Supplied records:
************
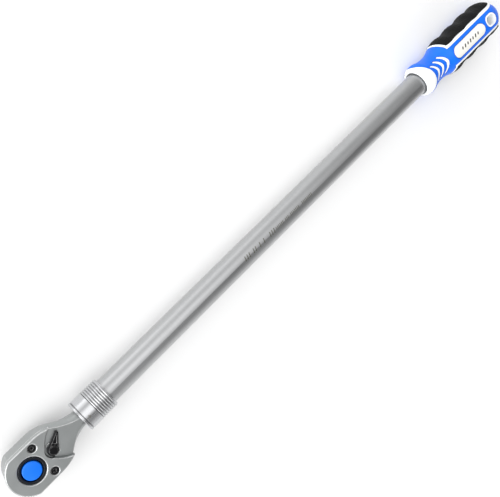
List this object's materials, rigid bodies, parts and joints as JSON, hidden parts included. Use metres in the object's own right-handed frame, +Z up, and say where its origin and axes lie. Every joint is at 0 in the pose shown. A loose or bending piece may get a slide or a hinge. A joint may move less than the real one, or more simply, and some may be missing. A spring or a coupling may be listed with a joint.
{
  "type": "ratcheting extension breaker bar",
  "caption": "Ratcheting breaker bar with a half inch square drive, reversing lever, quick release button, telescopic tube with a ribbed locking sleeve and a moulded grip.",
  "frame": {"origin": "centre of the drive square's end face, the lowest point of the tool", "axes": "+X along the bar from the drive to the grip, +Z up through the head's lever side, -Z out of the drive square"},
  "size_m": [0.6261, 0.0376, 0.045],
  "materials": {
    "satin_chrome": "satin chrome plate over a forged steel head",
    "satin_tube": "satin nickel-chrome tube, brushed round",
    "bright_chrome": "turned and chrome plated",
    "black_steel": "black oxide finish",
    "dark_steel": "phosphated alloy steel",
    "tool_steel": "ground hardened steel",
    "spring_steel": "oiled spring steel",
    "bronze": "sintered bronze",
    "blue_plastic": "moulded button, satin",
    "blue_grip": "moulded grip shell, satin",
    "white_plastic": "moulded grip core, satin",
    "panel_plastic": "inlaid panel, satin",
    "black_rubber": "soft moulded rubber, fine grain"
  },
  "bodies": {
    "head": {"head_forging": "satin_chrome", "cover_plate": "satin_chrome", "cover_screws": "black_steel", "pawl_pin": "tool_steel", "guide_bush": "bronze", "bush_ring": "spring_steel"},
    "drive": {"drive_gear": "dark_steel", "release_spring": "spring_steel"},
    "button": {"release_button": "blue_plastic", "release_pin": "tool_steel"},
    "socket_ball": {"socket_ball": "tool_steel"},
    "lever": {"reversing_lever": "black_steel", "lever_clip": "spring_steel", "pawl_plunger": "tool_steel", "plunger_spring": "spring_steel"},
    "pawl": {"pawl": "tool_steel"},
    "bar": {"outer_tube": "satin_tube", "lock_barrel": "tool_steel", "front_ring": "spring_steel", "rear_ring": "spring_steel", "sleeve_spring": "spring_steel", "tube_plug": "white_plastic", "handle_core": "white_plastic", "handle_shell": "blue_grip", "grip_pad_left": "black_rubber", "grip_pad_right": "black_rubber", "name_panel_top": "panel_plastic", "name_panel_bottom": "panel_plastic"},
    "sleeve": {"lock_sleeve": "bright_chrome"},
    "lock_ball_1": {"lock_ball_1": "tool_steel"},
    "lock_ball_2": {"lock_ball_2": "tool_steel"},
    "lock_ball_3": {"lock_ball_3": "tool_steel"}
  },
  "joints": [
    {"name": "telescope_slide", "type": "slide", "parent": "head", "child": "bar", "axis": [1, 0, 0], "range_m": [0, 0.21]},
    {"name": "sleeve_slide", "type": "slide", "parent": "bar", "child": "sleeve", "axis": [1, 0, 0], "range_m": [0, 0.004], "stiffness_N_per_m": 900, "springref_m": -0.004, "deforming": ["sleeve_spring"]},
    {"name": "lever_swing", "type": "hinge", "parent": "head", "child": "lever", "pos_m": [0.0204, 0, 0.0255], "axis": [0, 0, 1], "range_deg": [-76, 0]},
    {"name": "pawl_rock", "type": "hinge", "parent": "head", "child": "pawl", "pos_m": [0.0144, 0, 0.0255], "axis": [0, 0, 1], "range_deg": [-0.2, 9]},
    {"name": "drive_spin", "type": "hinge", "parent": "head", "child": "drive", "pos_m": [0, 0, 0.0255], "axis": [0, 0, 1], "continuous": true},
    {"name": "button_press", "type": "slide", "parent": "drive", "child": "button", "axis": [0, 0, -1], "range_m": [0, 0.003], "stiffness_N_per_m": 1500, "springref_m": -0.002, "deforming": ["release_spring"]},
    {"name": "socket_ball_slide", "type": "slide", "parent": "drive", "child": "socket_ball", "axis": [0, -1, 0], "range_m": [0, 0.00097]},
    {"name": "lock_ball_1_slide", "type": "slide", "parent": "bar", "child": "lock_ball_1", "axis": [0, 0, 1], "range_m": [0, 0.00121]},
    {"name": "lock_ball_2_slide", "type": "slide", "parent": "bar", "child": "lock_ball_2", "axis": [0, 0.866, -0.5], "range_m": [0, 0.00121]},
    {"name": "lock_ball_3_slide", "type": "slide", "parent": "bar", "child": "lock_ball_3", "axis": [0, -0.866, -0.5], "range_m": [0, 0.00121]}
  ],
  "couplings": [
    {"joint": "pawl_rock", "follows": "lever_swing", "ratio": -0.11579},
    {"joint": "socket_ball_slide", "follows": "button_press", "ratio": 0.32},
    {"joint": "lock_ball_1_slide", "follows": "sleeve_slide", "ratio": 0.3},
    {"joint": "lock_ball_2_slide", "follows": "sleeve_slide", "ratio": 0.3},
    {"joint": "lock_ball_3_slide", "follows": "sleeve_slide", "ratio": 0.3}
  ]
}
************
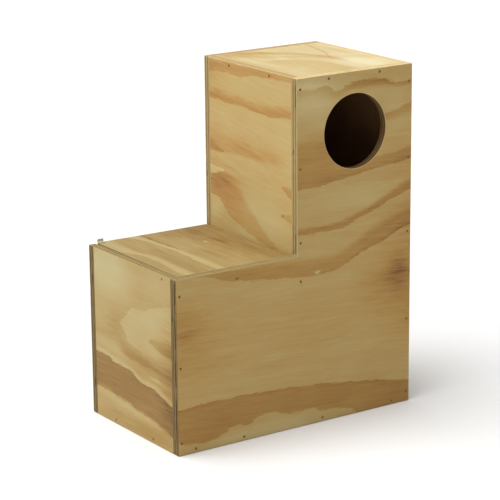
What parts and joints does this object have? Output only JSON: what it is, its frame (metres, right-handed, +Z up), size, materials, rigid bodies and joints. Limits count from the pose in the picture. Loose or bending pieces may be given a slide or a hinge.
************
Task objective:
Copy all lines of the listing above that contain the string "handed".

Task result:
List this object's materials, rigid bodies, parts and joints as JSON, hidden parts included. Use metres in the object's own right-handed frame, +Z up, and say where its origin and axes lie. Every joint is at 0 in the pose shown. A loose or bending piece may get a slide or a hinge. A joint may move less than the real one, or more simply, and some may be missing. A spring or a coupling may be listed with a joint.
What parts and joints does this object have? Output only JSON: what it is, its frame (metres, right-handed, +Z up), size, materials, rigid bodies and joints. Limits count from the pose in the picture. Loose or bending pieces may be given a slide or a hinge.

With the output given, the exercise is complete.